Sur la base d'une étude approfondie menée par la CEA, les participants ont appris que l'actif financier en Afrique centrale ne représente que 16,7% du PIB de la sous-région, bien en dessous de la moyenne de l'Afrique subsaharienne (57%). Mais, chose surprenante, la sous-région laisse dormir environ 400 milliards de dollars américains (15% du PIB de l'Afrique) dans des fonds de pension et de sécurité sociale du continent.
«Toutefois, la bonne nouvelle c'est que les sources de financement innovantes ont fait leur preuve ailleurs» et peuvent être adaptées au contexte de l'Afrique centrale, M. Antonio Pedro, Chef du Bureau de la CEA pour l'Afrique centrale, a déclaré lors de la réunion.
« Parmi ces financements, on peut citer entre autres la création de fonds de garantie bien ciblés pour les PME, le recours aux importantes bourses d'investisseurs institutionnels pour la création de fonds de dépôt et d'investissement capables de financer des projets à fort impact sur le développement», a-t-il ajouté.
Il a toutefois mis en garde sur le fait que la mobilisation des fonds pour l'industrialisation ne consiste pas seulement à rechercher des financements. Cela nécessite des investissements aux niveaux macro et micro en vue d'améliorer les infrastructures matérielles et non matérielles pertinentes, notamment garantir la qualité des cadres juridiques et réglementaires et résoudre les autres défaillances du marché et contraintes qui affectent la compétitivité des entreprises.

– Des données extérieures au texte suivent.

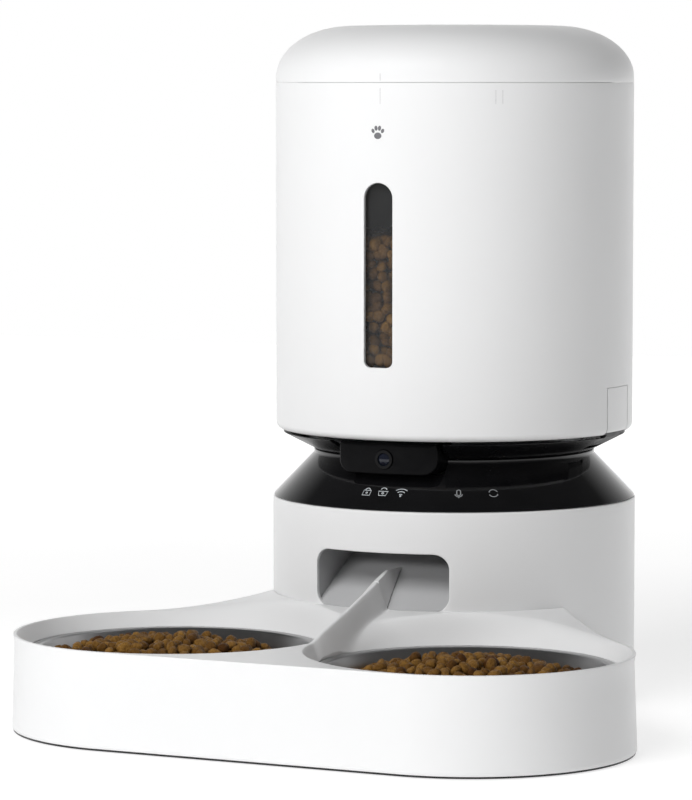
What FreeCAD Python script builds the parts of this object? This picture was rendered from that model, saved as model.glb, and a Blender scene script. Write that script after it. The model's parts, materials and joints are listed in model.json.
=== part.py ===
import FreeCAD, Part
import math
import os

# Automatic pet feeder with a twin-bowl tray, in millimetres, +Z up.
# Every sub-part is drawn about the column's own vertical axis, with the front towards -Y and the
# floor at z = 0. save() then moves it by AXIS_Y, so that the whole feeder is centred on the origin.

# ---- driving dimensions -------------------------------------------------------------------------
COLUMN_R = 97.5           # white base column
COLUMN_WALL = 2.5
COLUMN_BOTTOM = 1.6
COLUMN_TOP = 109.4
LIP_IN_R = 88.0           # inward lip at the top of the column
LIP_T = 3.0
BOSS_R = 4.5              # screw bosses inside the column
BOSS_CIRCLE = 82.0
BOSS_ANGLES = (45, 135, 225, 315)
GRILLE_Z = 52.0           # loudspeaker grille in the back, a square pattern without its corners
GRILLE_HOLE_R = 1.3
GRILLE_PITCH = 5.0
GRILLE_REACH = 2          # holes each side of the middle one
SOCKET_Z = 16.0           # power socket in the back
SOCKET_R = 5.6

TRAY_CX = 82.0            # bowl centres, each side of the middle
TRAY_CY = -164.0
TRAY_FOOT_R = 84.2        # end radius of the tray at its lower edge
TRAY_RIM_R = 82.5         # and at its rim
TRAY_RIM_Z = 50.0
TRAY_WALL = 2.4
DECK_ARC_R = 303.0        # the deck sweeps up to the column on this arc
DECK_FLAT_R = 168.0       # and is flat beyond this distance from the column's axis
COLUMN_GAP = 0.4
DISH_TOP_R = 81.6
BOWL_RIM_R = 75.5
BOWL_RIM_Z = 42.3
BOWL_FLOOR_Z = 7.0
STEEL_T = 1.0
SEAT_Z = 40.7
DISH_LOW_R = BOWL_RIM_R + 0.4
DISH_GROWTH = (DISH_TOP_R - DISH_LOW_R) / (TRAY_RIM_Z - BOWL_RIM_Z)
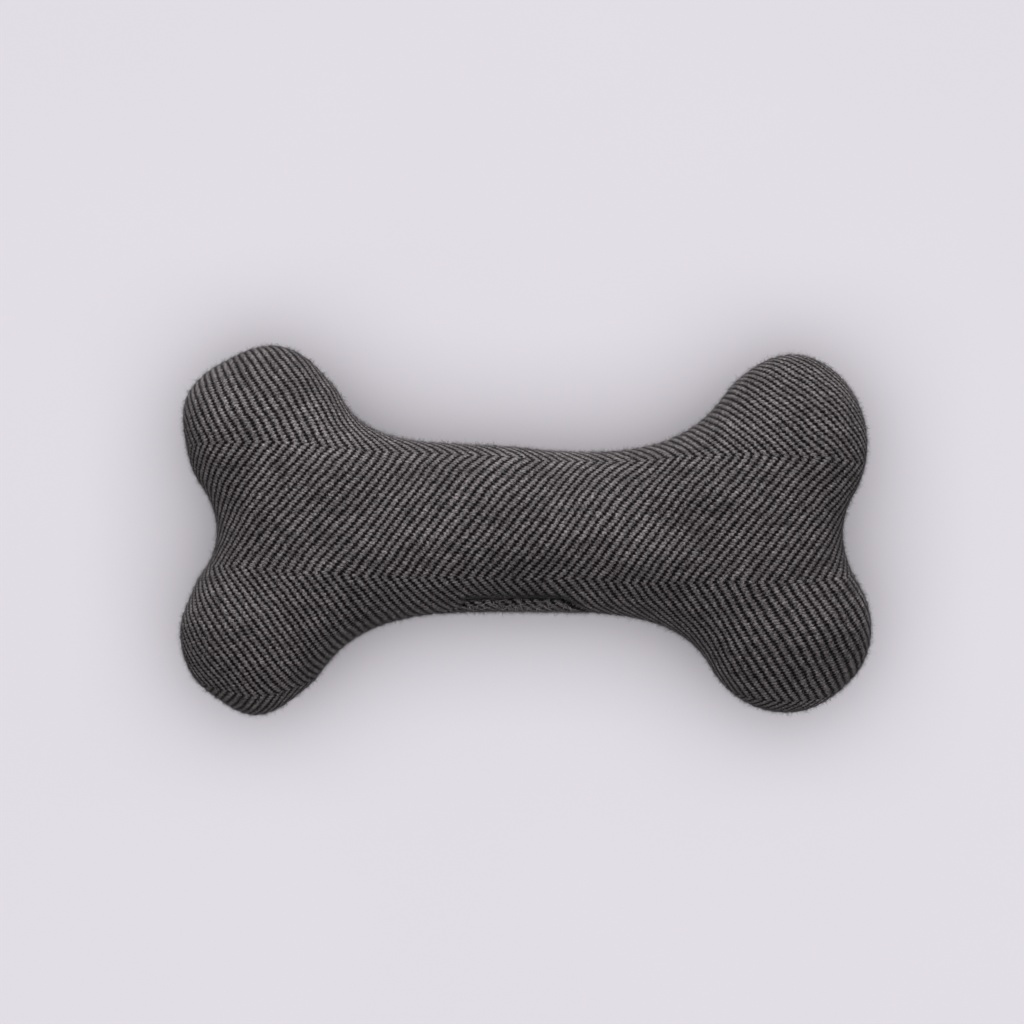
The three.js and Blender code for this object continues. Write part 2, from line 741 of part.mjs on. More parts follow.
// The wedge fills the other half of the bore. Its table falls away from the reed below
// the clamp, and a groove down its middle lets the air past.
function reedWedge() {
  const radius = BARREL_BORE_RADIUS - FIT_GAP;
  const rod = new THREE.CylinderGeometry(radius, radius, WEDGE_LENGTH, PLUG_SIDE_COUNT);
  rod.rotateX(Math.PI / 2);
  rod.translate(0, 0, flangeTop - WEDGE_LENGTH / 2);
  const high = new THREE.Vector3(TABLE_OFFSET, blockY, blockZ);
  const low = new THREE.Vector3(-blockX, -blockY, -blockZ);
  let solid = toSolid(rod).intersect(blockSolid(low, high));
  const relief = new THREE.BoxGeometry(BARREL_RADIUS, blockY, blockZ);
  relief.translate(BARREL_RADIUS / 2, 0, -blockZ / 2);
  relief.rotateY(toRadians(TABLE_RELIEF_DEGREES));
  relief.translate(TABLE_OFFSET, 0, flangeTop - CLAMP_LENGTH);
  solid = solid.subtract(toSolid(relief));
  const grooveLow = new THREE.Vector3(
    TABLE_OFFSET - AIR_GROOVE_DEPTH, -AIR_GROOVE_WIDTH / 2, -blockZ,
  );
  const grooveHigh = new THREE.Vector3(
    blockX, AIR_GROOVE_WIDTH / 2, flangeTop - CLAMP_LENGTH,
  );
  return toGeometry(solid.subtract(blockSolid(grooveLow, grooveHigh)));
}

function reedTongue() {
  const outline = new THREE.Shape();
  const halfReed = REED_WIDTH / 2;
  const straight = REED_LENGTH - halfReed;
  outline.moveTo(-halfReed, 0);
  outline.lineTo(-halfReed, -straight);
  outline.absarc(0, -straight, halfReed, Math.PI, Math.PI * 2, false);
  outline.lineTo(halfReed, 0);
  const tongue = new THREE.ExtrudeGeometry(outline, {
    depth: REED_THICKNESS, bevelEnabled: false, curveSegments: ARC_STEP_COUNT,
  });
  tongue.rotateX(Math.PI / 2);
  tongue.rotateZ(Math.PI / 2);
  tongue.translate(TABLE_OFFSET + FIT_GAP, 0, flangeTop);
  return mergeVertices(stripped(tongue));
}

// Finishes

const tweed = { color: 0x4b4748, roughness: 0.95, metalness: 0 };
const thread = { color: 0x2d2b2c, roughness: 0.8, metalness: 0 };
const fibre = { color: 0xe9e6e0, roughness: 1, metalness: 0 };
const softPlastic = { color: 0xe8e6df, roughness: 0.45, metalness: 0 };
const hardPlastic = { color: 0xf4f3ee, roughness: 0.35, metalness: 0 };
const reedFilm = { color: 0xd9d3bd, roughness: 0.25, metalness: 0 };

function piece(name, geometry, finish) {
  geometry.computeVertexNormals();
  const mesh = new THREE.Mesh(geometry, new THREE.MeshStandardMaterial(finish));
  mesh.name = name;
  return mesh;
}

const cover = new THREE.Group();
cover.add(piece("front_panel", frontPanel(), tweed));
cover.add(piece("back_panel", backPanel(), tweed));
cover.add(piece("seam_thread", seamThread(), thread));
cover.add(piece("closing_thread", closingThread(), thread));

const stuffing = new THREE.Group();
stuffing.add(piece("knob_wad_left_upper", knobWad(LEFT_UPPER_KNOB), fibre));
stuffing.add(piece("knob_wad_left_lower", knobWad(LEFT_LOWER_KNOB), fibre));
stuffing.add(piece("knob_wad_right_upper", knobWad(RIGHT_UPPER_KNOB), fibre));
stuffing.add(piece("knob_wad_right_lower", knobWad(RIGHT_LOWER_KNOB), fibre));
stuffing.add(piece("shaft_wad_front", shaftWad(FRONT), fibre));
stuffing.add(piece("shaft_wad_back", shaftWad(BACK), fibre));

const squeaker = new THREE.Group();
squeaker.add(piece("squeaker_bulb", squeakerBulb(), softPlastic));
squeaker.add(piece("reed_barrel", reedBarrel(), hardPlastic));
squeaker.add(piece("reed_wedge", reedWedge(), hardPlastic));
squeaker.add(piece("reed_tongue", reedTongue(), reedFilm));

const toy = new THREE.Group();
toy.add(cover, stuffing, squeaker);

const bounds = new THREE.Box3().setFromObject(toy, true);
const middle = bounds.getCenter(new THREE.Vector3());
toy.position.set(-middle.x, -middle.y, -bounds.min.z);

export default toy;
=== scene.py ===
"""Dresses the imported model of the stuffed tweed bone: cloth, seams, filling and squeaker."""

import logging
import math
from dataclasses import dataclass, field
from enum import Enum

import bmesh
import bpy
import numpy as np
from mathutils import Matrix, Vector, geometry, kdtree


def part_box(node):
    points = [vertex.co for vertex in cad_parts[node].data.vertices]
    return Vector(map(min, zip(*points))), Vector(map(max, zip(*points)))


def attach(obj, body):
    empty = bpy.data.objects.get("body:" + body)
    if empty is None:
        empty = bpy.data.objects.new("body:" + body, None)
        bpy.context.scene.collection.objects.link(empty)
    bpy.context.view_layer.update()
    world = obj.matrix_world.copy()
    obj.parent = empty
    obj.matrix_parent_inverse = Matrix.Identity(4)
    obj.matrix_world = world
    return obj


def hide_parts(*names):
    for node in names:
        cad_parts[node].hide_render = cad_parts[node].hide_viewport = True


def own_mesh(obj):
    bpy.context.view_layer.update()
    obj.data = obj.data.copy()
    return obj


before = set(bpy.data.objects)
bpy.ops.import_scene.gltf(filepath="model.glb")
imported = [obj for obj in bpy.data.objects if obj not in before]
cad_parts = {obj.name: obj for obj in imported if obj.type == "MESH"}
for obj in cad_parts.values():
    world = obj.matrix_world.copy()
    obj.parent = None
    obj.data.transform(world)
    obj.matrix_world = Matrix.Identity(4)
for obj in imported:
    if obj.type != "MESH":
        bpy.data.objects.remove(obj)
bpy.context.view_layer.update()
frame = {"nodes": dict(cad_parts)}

MILLIMETRE = 0.001
TOY_BODY = "toy"
CLOTH_UV = "cloth"
# Name of the mesh attribute that holds painted shade in and beside the seams.
PAINTED_SHADE = "tucked"
HELD = "held"
FULL_TURN = 2.0 * math.pi
TINY = 1e-12
CURVE_POINTS = 240
HAIR_SIDES = 3
NOISE_LOW, NOISE_HIGH = 0.3, 0.7
MIX_FIRST, MIX_SECOND, MIX_RESULT = 6, 7, 2


class Side(Enum):
    """The two faces of the toy."""

    FRONT = 1
    BACK = -1


# Small helpers for shapes


def smooth_step(value: np.ndarray, low: float, high: float) -> np.ndarray:
    """Rises smoothly from 0 at low to 1 at high."""
    share = np.clip((value - low) / (high - low), 0.0, 1.0)
    return share * share * (3.0 - 2.0 * share)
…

Vers de meilleurs écosystèmes financiers
Dans le cadre d'un débat de haut niveau coordonné par la personnalité des médias Marie Roger Biloa, les experts ont décortiqué les problèmes liés au financement durable des projets industriels en Afrique centrale.
Selon la vice-présidente de la Commission de la CEMAC, Mme Fatima Acyl, «nous ne devons pas attendre que toutes les conditions soient réunies avant de nous mettre à l'œuvre pour le financement de l'industrialisation - les pays de la sous-région doivent mettre leurs ressources en commun pour trouver des solutions».

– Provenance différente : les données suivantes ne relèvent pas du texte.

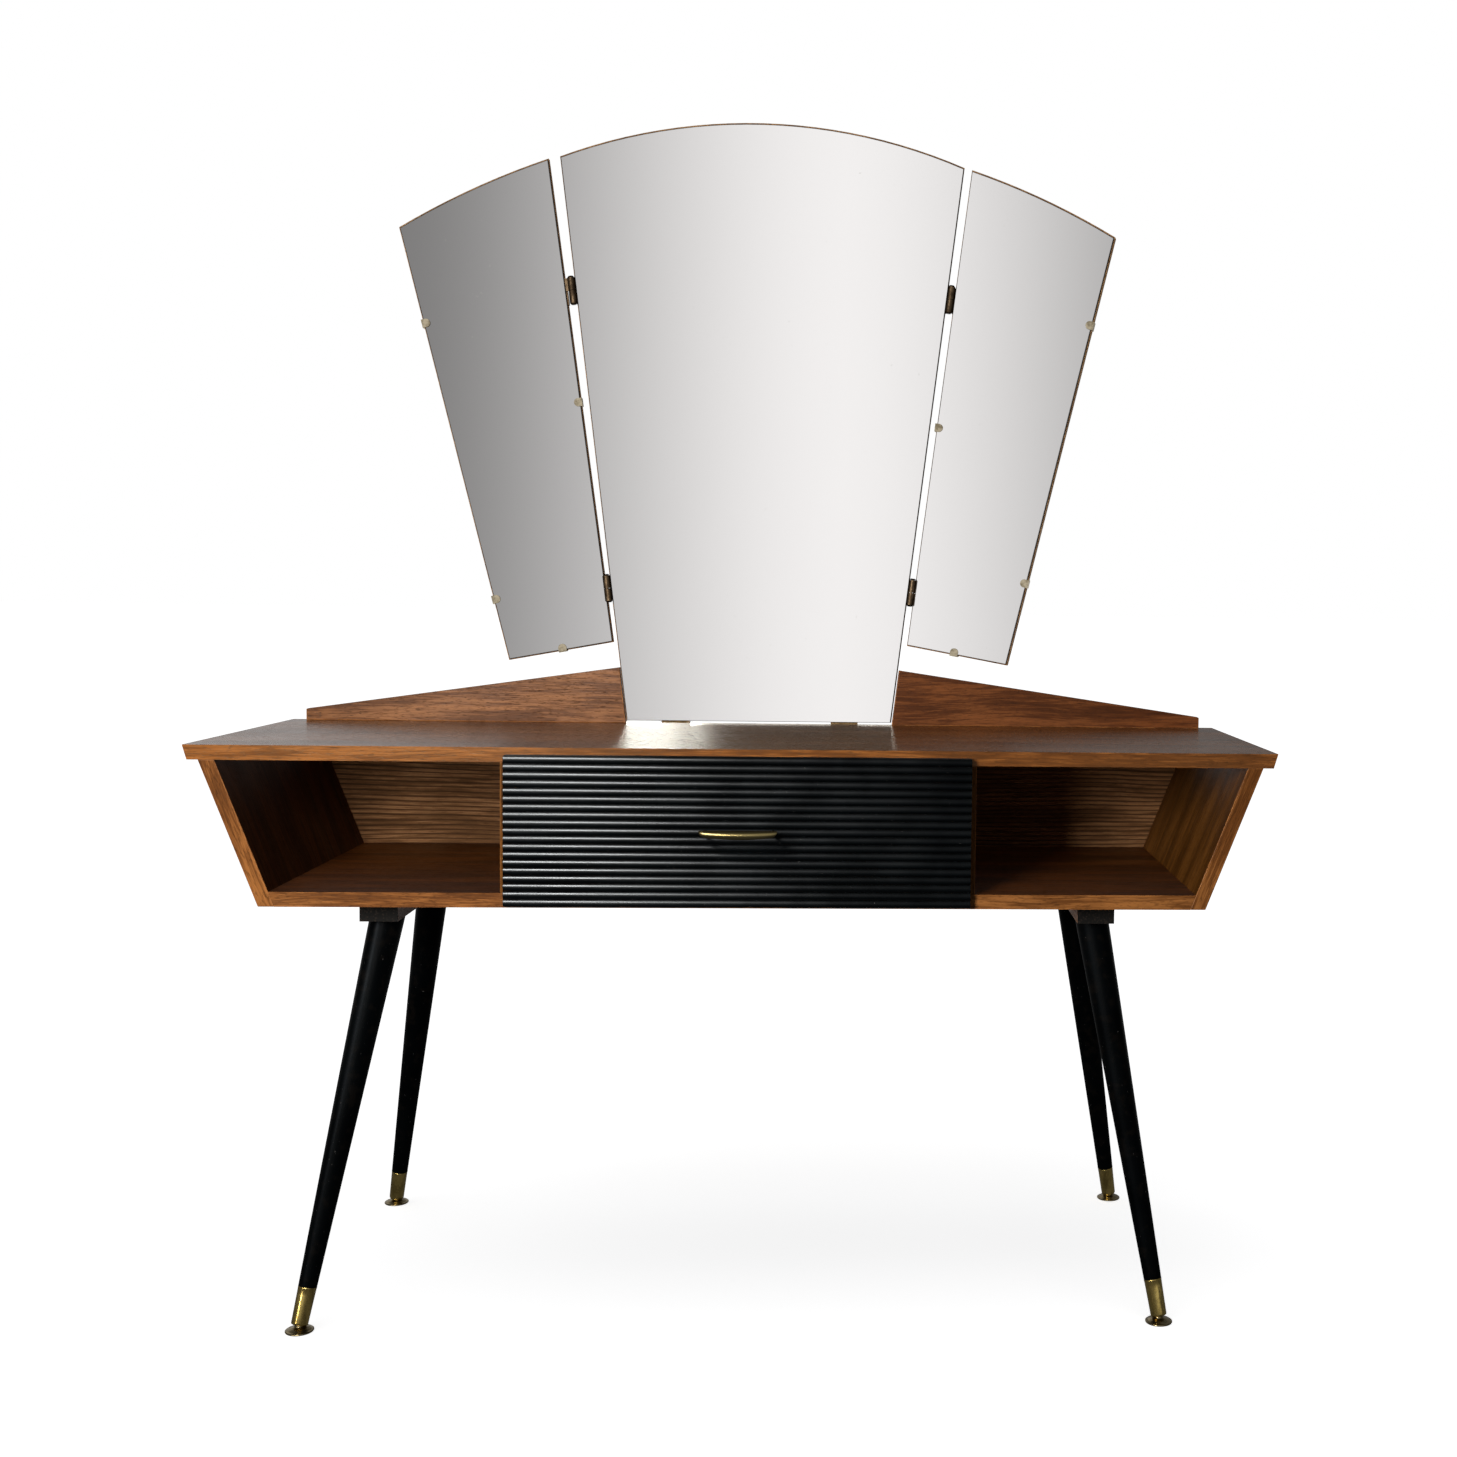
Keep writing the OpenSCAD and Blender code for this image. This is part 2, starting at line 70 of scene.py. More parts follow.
CAMERA_PLACE = (0.1356, -2.2535, 0.8554)
CAMERA_DOWN, CAMERA_TURN, CAMERA_ROLL = 3.267, 3.56, 0.831  # degrees
CAMERA_LENS, CAMERA_SENSOR = 44.22, 36
CAMERA_SHIFT = (-0.1662, -0.0244)


def make_camera():
    down, turn, roll = (math.radians(a) for a in (CAMERA_DOWN, CAMERA_TURN, CAMERA_ROLL))
    ahead = Vector((math.sin(turn) * math.cos(down), math.cos(turn) * math.cos(down), -math.sin(down)))
    right = Vector((math.cos(turn), -math.sin(turn), 0))
    up = right.cross(ahead)
    x_axis = right * math.cos(roll) + up * math.sin(roll)
    y_axis = up * math.cos(roll) - right * math.sin(roll)
    data = bpy.data.cameras.new("camera")
    data.sensor_width = CAMERA_SENSOR
    data.lens = CAMERA_LENS
    data.shift_x, data.shift_y = CAMERA_SHIFT
    camera = bpy.data.objects.new("camera", data)
    bpy.context.scene.collection.objects.link(camera)
    turned = Matrix((x_axis, y_axis, -ahead)).transposed().to_4x4()
    camera.matrix_world = Matrix.Translation(CAMERA_PLACE) @ turned
    bpy.context.scene.camera = camera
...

Dr. Isaac Tamba, Directeur général de l'économie au Cameroun, a déclaré que le gouvernement de son pays apporte par exemple un financement substantiel à de nouvelles initiatives bancables visant la transformation du café, du coton, du bois, du cuir et d'autres produits. Il a néanmoins reconnu que davantage d'efforts doivent être faits pour acquérir des équipements industriels plus rentables permettant de répartir la charge fiscale entre plusieurs entités industrielles.
Dr. Rafael Nsue Tung, Conseiller du Président de la Guinée équatoriale, a souligné qu'en raison des ressources limitées des banques de développement de la sous-région, il est nécessaire d'avoir des systèmes plus ouverts et transparents afin de mobiliser des liquidités à travers des instruments comme les titres de créance, car l'opinion publique doit faire confiance au système pour pouvoir y investir. Il a déclaré que les prêts publics doivent être pertinents et contribuer à l'atteinte des objectifs de développement, d'où la nécessité de vérifier les engagements pris par les gouvernements lorsqu'ils empruntent des fonds pour le compte des pays dans le but de financer l'industrialisation.
Par ailleurs, Dr Dominique Njinkeu - ancien facilitateur des échanges à la Banque mondiale (qui désormais négocie des transactions pour le compte d'un fonds d'investissement privé) a fait valoir qu'il était nécessaire de créer des programmes visant à renforcer les capacités des opérateurs économiques et les soutenir dans la recherche d'instruments financiers indisponibles dans la sous-région.
À mesure que les travaux de la session du CIE s'intensifieront, les participants continueront d'établir le lien entre la question centrale du financement de l'industrialisation, le financement des infrastructures et l'idée de tirer parti des ressources de la sous-région de l'Afrique centrale pour sa propre révolution industrielle.